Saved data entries
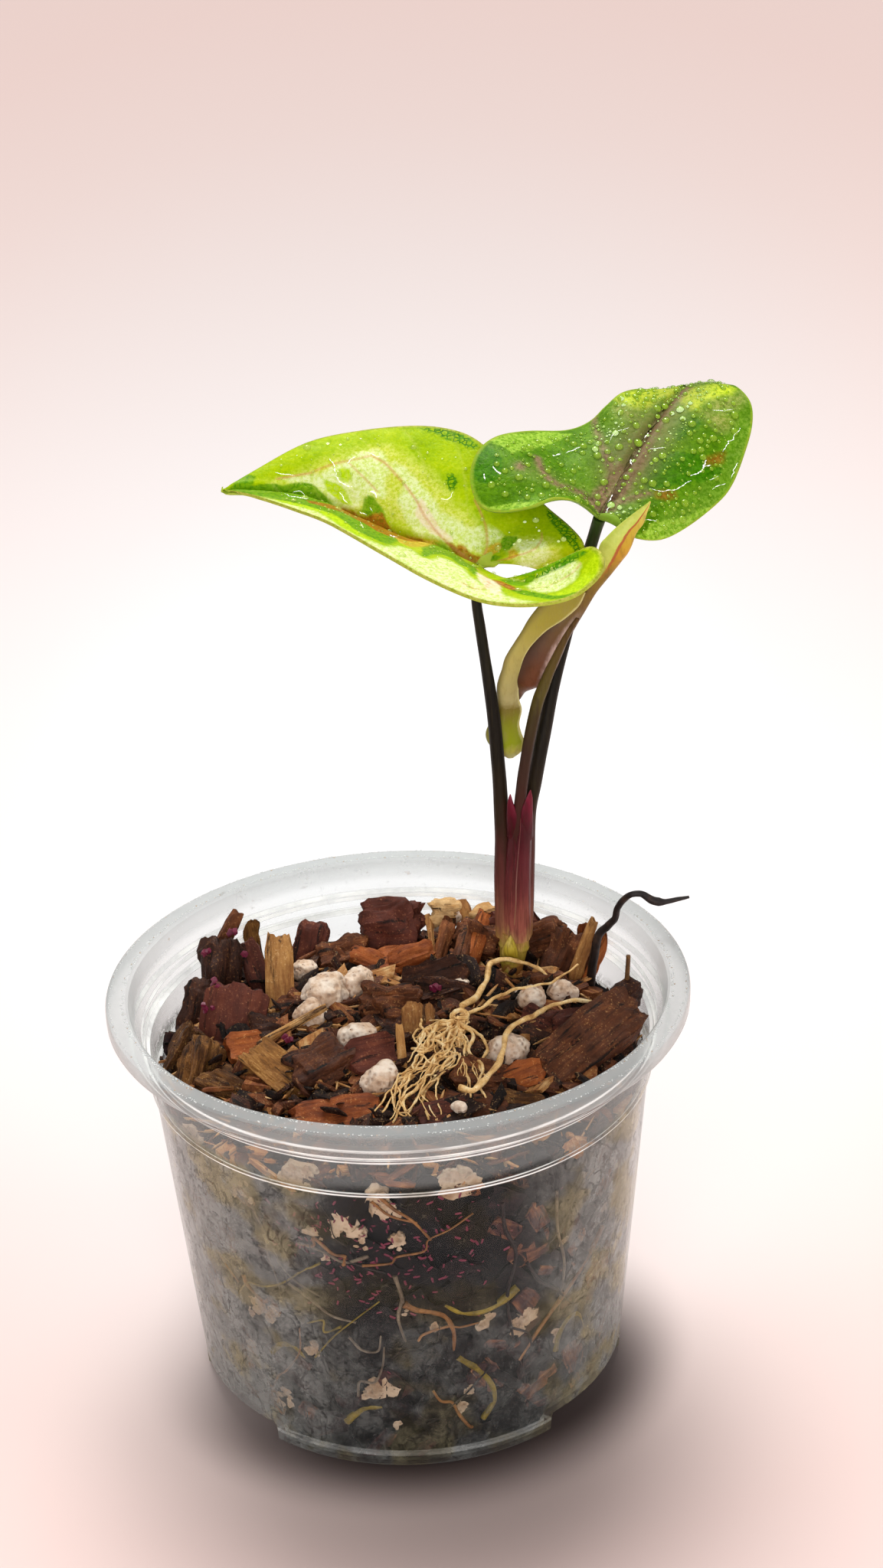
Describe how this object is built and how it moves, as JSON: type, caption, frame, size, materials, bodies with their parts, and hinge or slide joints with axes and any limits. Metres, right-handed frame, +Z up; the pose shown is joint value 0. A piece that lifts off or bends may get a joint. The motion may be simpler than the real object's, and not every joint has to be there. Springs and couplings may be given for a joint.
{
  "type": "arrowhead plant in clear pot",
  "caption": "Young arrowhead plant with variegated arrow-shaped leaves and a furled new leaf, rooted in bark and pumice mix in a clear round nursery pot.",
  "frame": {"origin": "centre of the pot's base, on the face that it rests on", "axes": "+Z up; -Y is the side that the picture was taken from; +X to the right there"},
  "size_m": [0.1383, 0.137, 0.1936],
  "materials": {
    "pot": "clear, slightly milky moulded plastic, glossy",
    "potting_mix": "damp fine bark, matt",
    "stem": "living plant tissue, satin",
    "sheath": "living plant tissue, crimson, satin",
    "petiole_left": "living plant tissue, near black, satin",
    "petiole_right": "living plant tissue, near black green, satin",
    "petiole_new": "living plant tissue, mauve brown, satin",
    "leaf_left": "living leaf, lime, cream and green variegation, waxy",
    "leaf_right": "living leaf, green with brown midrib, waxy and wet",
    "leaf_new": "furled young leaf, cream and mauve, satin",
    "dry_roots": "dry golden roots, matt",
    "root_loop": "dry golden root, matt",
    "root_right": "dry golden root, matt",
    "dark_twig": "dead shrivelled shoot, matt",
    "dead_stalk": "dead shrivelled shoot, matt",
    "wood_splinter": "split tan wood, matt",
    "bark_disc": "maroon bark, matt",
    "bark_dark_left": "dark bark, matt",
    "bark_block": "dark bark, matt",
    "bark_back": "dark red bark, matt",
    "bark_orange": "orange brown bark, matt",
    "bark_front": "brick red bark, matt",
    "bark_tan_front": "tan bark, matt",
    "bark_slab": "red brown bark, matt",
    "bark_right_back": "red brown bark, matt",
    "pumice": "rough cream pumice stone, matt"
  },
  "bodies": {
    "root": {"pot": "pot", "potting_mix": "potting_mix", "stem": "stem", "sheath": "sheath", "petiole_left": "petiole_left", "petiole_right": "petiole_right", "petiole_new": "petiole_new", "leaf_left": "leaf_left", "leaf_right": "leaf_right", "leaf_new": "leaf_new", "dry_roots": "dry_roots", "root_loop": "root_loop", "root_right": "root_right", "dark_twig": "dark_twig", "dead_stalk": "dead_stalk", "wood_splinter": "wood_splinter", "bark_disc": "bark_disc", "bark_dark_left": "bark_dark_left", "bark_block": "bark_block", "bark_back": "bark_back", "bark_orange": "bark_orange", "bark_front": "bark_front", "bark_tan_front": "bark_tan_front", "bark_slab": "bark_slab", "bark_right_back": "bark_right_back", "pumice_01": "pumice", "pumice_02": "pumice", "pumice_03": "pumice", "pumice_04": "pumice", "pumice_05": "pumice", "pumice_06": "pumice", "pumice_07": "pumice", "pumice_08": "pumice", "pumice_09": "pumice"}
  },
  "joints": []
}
--
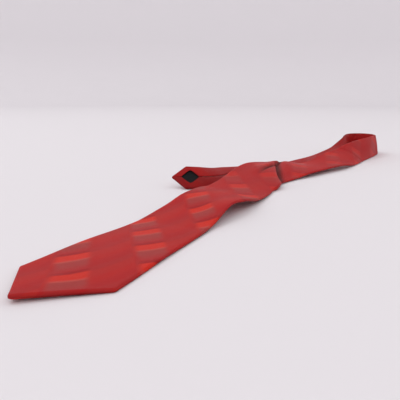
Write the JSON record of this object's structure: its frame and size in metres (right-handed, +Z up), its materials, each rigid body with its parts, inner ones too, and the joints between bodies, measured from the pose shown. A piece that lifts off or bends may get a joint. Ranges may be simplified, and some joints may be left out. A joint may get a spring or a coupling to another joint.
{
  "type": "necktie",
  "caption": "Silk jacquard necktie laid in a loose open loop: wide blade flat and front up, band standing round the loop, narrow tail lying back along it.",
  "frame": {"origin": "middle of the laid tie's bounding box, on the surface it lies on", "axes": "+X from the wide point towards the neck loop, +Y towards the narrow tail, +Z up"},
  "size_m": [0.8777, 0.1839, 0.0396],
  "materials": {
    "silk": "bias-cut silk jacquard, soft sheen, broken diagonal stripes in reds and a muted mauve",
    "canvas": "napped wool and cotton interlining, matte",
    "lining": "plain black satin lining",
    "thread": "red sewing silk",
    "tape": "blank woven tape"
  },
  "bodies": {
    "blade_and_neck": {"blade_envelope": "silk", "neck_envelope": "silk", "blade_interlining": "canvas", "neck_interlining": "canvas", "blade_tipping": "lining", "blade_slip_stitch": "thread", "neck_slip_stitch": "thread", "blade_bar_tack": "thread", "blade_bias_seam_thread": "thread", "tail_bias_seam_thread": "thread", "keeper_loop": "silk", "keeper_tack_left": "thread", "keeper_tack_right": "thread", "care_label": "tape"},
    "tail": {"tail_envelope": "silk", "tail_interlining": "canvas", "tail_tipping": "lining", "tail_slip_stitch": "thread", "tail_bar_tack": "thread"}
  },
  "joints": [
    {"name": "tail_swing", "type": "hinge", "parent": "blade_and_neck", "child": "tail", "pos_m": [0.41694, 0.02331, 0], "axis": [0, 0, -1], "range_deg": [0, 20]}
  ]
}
* * *
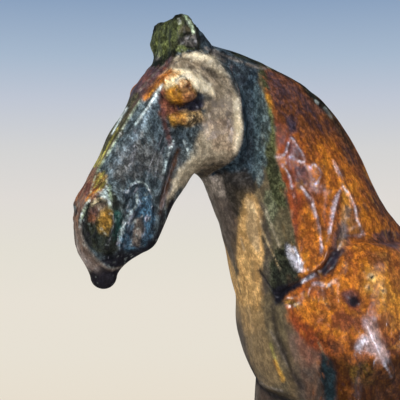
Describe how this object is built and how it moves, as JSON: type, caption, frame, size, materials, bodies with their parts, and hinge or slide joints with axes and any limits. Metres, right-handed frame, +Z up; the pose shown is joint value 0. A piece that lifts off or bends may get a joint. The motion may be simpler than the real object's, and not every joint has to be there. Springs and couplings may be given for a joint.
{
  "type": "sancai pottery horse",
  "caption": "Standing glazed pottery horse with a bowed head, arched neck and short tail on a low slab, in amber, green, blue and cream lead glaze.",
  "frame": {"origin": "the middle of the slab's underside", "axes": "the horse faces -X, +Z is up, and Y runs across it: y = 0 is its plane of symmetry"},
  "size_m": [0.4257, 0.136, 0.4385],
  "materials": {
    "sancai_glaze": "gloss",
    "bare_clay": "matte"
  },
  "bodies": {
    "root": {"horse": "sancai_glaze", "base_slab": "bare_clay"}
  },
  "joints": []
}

▸ PROBLEM STATEMENT:
Search the lines for the string "from" and copy every line that has it.

▸ EXERCISE OUTPUT:
  "frame": {"origin": "centre of the pot's base, on the face that it rests on", "axes": "+Z up; -Y is the side that the picture was taken from; +X to the right there"},
Write the JSON record of this object's structure: its frame and size in metres (right-handed, +Z up), its materials, each rigid body with its parts, inner ones too, and the joints between bodies, measured from the pose shown. A piece that lifts off or bends may get a joint. Ranges may be simplified, and some joints may be left out. A joint may get a spring or a coupling to another joint.
  "frame": {"origin": "middle of the laid tie's bounding box, on the surface it lies on", "axes": "+X from the wide point towards the neck loop, +Y towards the narrow tail, +Z up"},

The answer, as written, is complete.